Places that work at full pace in summer close or reduce activity, and the promenade grows much quieter. The wind pushes salt inland and the palm trees along the Paseo de la Ribera sway with a dry creaking sound.
In Punta del Moral, the mouth of the Guadiana forms a wide marsh. It smells of mud, still water and salt-tolerant plants. Very early, before people arrive with boards or bicycles, it is possible to walk along the wooden walkway that cuts through the reeds. At times, flamingos appear in the shallow water, motionless, one leg tucked beneath the body.
October and the Feria de la Hispanidad
When October arrives, Ayamonte shifts its rhythm. The Feria de la Hispanidad fills the fairground for much of the month, and many locals talk about it as if it were a full season rather than just a few days.
The casetas, temporary marquees, often have compacted earth floors and walls covered with paper and lanterns. In some, dishes typical of the area are prepared, such as choco con habas, which leaves the kitchens on trays passed from hand to hand.
In the afternoon, as the sun begins to drop, sevillanas play through speakers that have seen many fairs. Polka-dot dresses move slowly between tables and children fall asleep on chairs or in prams while the adults continue talking.
In the centre, the streets also fill up. Small displays with fire and fireworks sometimes appear, and the sweet smell of fried pastries mixes with smoke in the mild autumn air.
Getting there and timing it right
The nearest airport is in Faro, in Portugal, less than an hour away by car.

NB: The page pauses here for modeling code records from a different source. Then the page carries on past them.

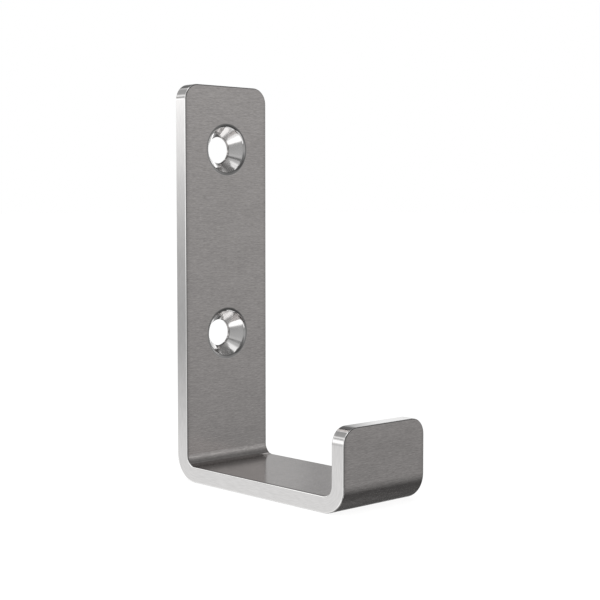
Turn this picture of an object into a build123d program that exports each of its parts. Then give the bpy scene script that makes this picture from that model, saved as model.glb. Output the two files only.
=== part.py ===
"""Hat and coat hook, folded from one length of flat stainless bar.

The bar is bent twice. It makes a tall plate that lies against the wall, a level arm that stands out from
the plate's foot, and a short lip that turns up at the front and keeps the coat's loop on the arm. Two
countersunk screws go through the plate.

Millimetres. +Z is up, +X is across the bar, and the arm points along -Y, into the room. The origin lies
on the wall face, half-way between the two screw holes.
"""

from build123d import *
import os

# Flat bar
BAR_WIDTH = 20.0
BAR_THICKNESS = 3.0

# Folded form, measured over the outside of the bar
HOOK_HEIGHT = 75.0
PROJECTION = 45.0
LIP_HEIGHT = 15.0
BEND_INNER_RADIUS = 2.0

# Rounded ends and softened edges
CORNER_RADIUS = 3.0
EDGE_RADIUS = 0.25

# Screw holes: the upper one is placed from the top of the plate, the lower one from the upper one
TOP_HOLE_DROP = 12.1
HOLE_SPACING = 35.3
HOLE_DIAMETER = 5.1
SINK_DIAMETER = 9.1
SINK_ANGLE = 76.0
SINK_RIM_RADIUS = 1.0

# Two faces that meet at less than this many degrees run smoothly into each other
SMOOTH_ANGLE = 1.0

upper_hole_z = HOLE_SPACING / 2
lower_hole_z = -HOLE_SPACING / 2
plate_top_z = upper_hole_z + TOP_HOLE_DROP
underside_z = plate_top_z - HOOK_HEIGHT
lip_top_z = underside_z + LIP_HEIGHT
bend_outer_radius = BEND_INNER_RADIUS + BAR_THICKNESS


def side_view():
    """The folded bar seen from the side: its outer line, with the bar's thickness on the inside of it."""
    with BuildSketch(Plane.YZ) as view:
        with BuildLine():
            FilletPolyline(
                (0, plate_top_z),
                (0, underside_z),
                (-PROJECTION, underside_z),
                (-PROJECTION, lip_top_z),
                radius=bend_outer_radius,
            )
            offset(amount=BAR_THICKNESS, side=Side.RIGHT, mode=Mode.ADD)
        make_face()
    return view.sketch


def folded_bar():
    """The bar at its full width, with rounded corners at both of its ends."""
    with BuildPart() as bar:
        extrude(side_view(), amount=BAR_WIDTH / 2, both=True)
        across_thickness = bar.edges().filter_by(Axis.Y).group_by(Axis.Z)
        lip_corners = across_thickness[-2]
        plate_corners = across_thickness[-1]
        fillet(lip_corners + plate_corners, CORNER_RADIUS)
    return bar.part


def is_sharp(edge, solid):
    """True where two faces meet at an angle, false where one runs smoothly into the next."""
    middle = edge @ 0.5
    normals = [face.normal_at(middle) for face in solid.faces() if edge in face.edges()]
    return normals[0].get_angle(normals[1]) > SMOOTH_ANGLE


def soften_edges(bar):
    """A small round on every sharp edge of the bar."""
    sharp = bar.edges().filter_by(lambda edge: is_sharp(edge, bar))
    return fillet(sharp, EDGE_RADIUS)


def sink_screw_holes(bar):
    """Two countersunk holes on the plate's centre line, each with a rolled rim on the room side."""
    with BuildPart() as plate:
        add(bar)
        for z in (lower_hole_z, upper_hole_z):
            with Locations(Plane(origin=(0, -BAR_THICKNESS, z), z_dir=(0, -1, 0))):
                CounterSinkHole(
                    radius=HOLE_DIAMETER / 2,
                    counter_sink_radius=SINK_DIAMETER / 2,
                    counter_sink_angle=SINK_ANGLE,
                    depth=2 * BAR_THICKNESS,
                )
        circles = plate.edges().filter_by(GeomType.CIRCLE).filter_by(lambda edge: edge.is_closed)
        rims = circles.group_by(Axis.Y)[0]
        fillet(rims, SINK_RIM_RADIUS)
    return plate.part


def coat_hook():
    """The finished hook, as one solid."""
    return sink_screw_holes(soften_edges(folded_bar()))


os.makedirs("parts", exist_ok=True)
export_step(coat_hook(), "parts/coat_hook.step")
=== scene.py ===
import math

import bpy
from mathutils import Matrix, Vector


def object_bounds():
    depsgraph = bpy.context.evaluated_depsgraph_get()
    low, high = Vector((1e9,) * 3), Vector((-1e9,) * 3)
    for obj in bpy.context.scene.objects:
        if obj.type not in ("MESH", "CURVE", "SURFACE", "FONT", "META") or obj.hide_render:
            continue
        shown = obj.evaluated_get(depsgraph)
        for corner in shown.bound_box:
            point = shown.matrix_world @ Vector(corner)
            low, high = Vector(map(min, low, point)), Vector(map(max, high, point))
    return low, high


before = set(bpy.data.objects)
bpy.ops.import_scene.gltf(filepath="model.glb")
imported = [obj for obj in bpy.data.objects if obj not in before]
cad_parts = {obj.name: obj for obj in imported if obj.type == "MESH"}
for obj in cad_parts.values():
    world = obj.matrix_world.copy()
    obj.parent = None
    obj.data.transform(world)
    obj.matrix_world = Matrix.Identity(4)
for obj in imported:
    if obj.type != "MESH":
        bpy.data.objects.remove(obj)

# The looks of a coat hook folded from flat stainless bar, in a plain studio.
# Metres, in the model's own frame: +Z up, +X across the bar, and the arm points along -Y.
# An azimuth of 0 is in front of the hook (along -Y), and 90 is to its right (along +X).

BLANK_LOW, BLANK_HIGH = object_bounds()
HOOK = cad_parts["coat_hook"]
MM = 0.001

# The bar and its screw holes, as the record and the frame give them
BEND_OUTER_RADIUS = 5.0 * MM
UNDERSIDE = BLANK_LOW.z
FRONT = BLANK_LOW.y
SIDE = BLANK_HIGH.x
HOLE_HEIGHTS = (17.65 * MM, -17.65 * MM)

# Heights between which the test for a cut edge changes, above both bends
BENDS_END = (UNDERSIDE + 9 * MM, UNDERSIDE + 9.2 * MM)

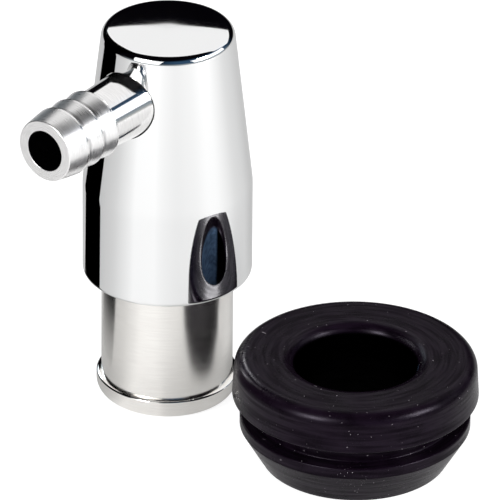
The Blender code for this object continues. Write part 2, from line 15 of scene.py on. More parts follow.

Seville is further but usually offers more connections. From both, the route is mostly along main roads.
In August, traffic towards the beaches becomes noticeable and parking near the centre can take time. Many people choose to leave the car in areas close to the port and get around on foot.
For a quieter atmosphere, September tends to work well. The sea is still warm and the intensity of summer has begun to ease, leaving the town to settle into a slower, more even pace.